Taiwan vs. Switzerland
Saturday July 14, 17:30 Wingate Field 2
Where I believe Taiwan has a chance at topping Slovakia, I don’t believe that the Swiss would allow Slovakian mistakes to be repeated if that were to happen. The Swiss machine is getting more and more efficient with every passing championship tournament, and Taiwan will have to try and make up for the sheer lack of experience in this setting. I do believe that Taiwan will surprise at this tournament, but to what extent they’re able to execute will be up to the 23 men in red and blue.
I’m not partial to one team or the other in any given game, but I am a big fan of the Swiss program as a whole. Development is great, and there are really awesome people involved, but it’s the team names that keeps me in Switzerland’s corner. The Zurich Lions make up a lot of the roster, and are the reigning Swiss champs, but the Fribourg Skunks take home best team name in Switzerland, followed in order by Toblerone, the Wettingen Wild, and the box team, Chocolax.
I’m familiar with the Slovakian program, and I’ve made a great many friends through the Tricksters as well as the Bratislava Bats. There’s this weird dichotomy in Slovakia where certain players play field lacrosse and a completely separate group plays box. The field group obviously wants to include the box guys because players are limited, and the box guys want to include the field guys, but there’s a higher barrier of entry to playing box. I took a trip down the road from Prague this past year to Slovakia to help lead a box introductory camp where we had Austrians, Czechs, and Slovakians with all different levels of ability.

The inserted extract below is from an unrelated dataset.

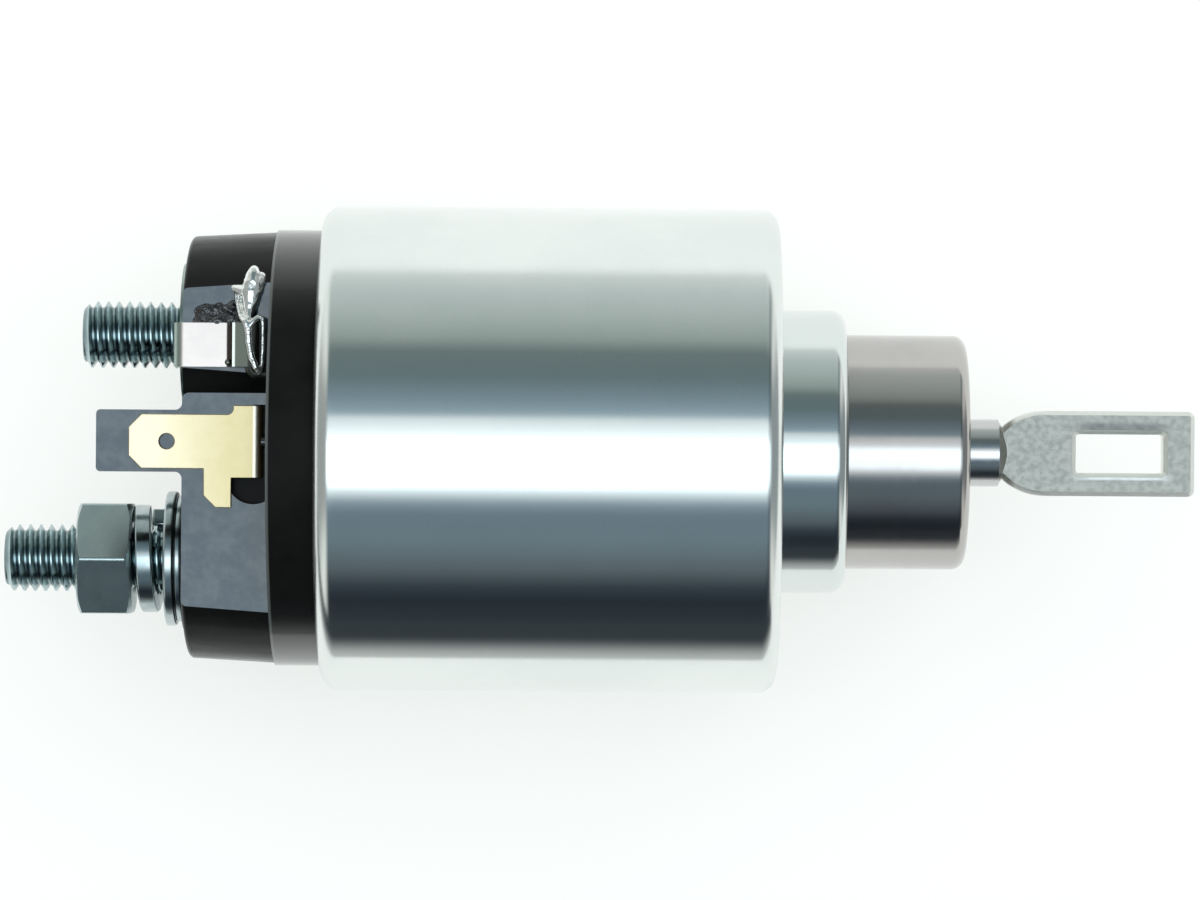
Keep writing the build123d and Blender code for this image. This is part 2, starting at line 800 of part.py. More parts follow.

I saw Taiwan play up close and when I played against the team in the Hong Kong open back in 2017. My team won, and Taiwan therefore lost, but the attitude and excitement on the Taiwan sideline was infinitely better than ours. Thinking back on it, they got a lot more out of that game than we did. Sometimes you’ll hear “oh I can’t stand that guy on the field, but he’s great without a helmet on”. These Taiwan guys were the nicest guys off AND on the field. I think that “work hard, have fun, work harder, have more fun” attitude will serve them well in the near future.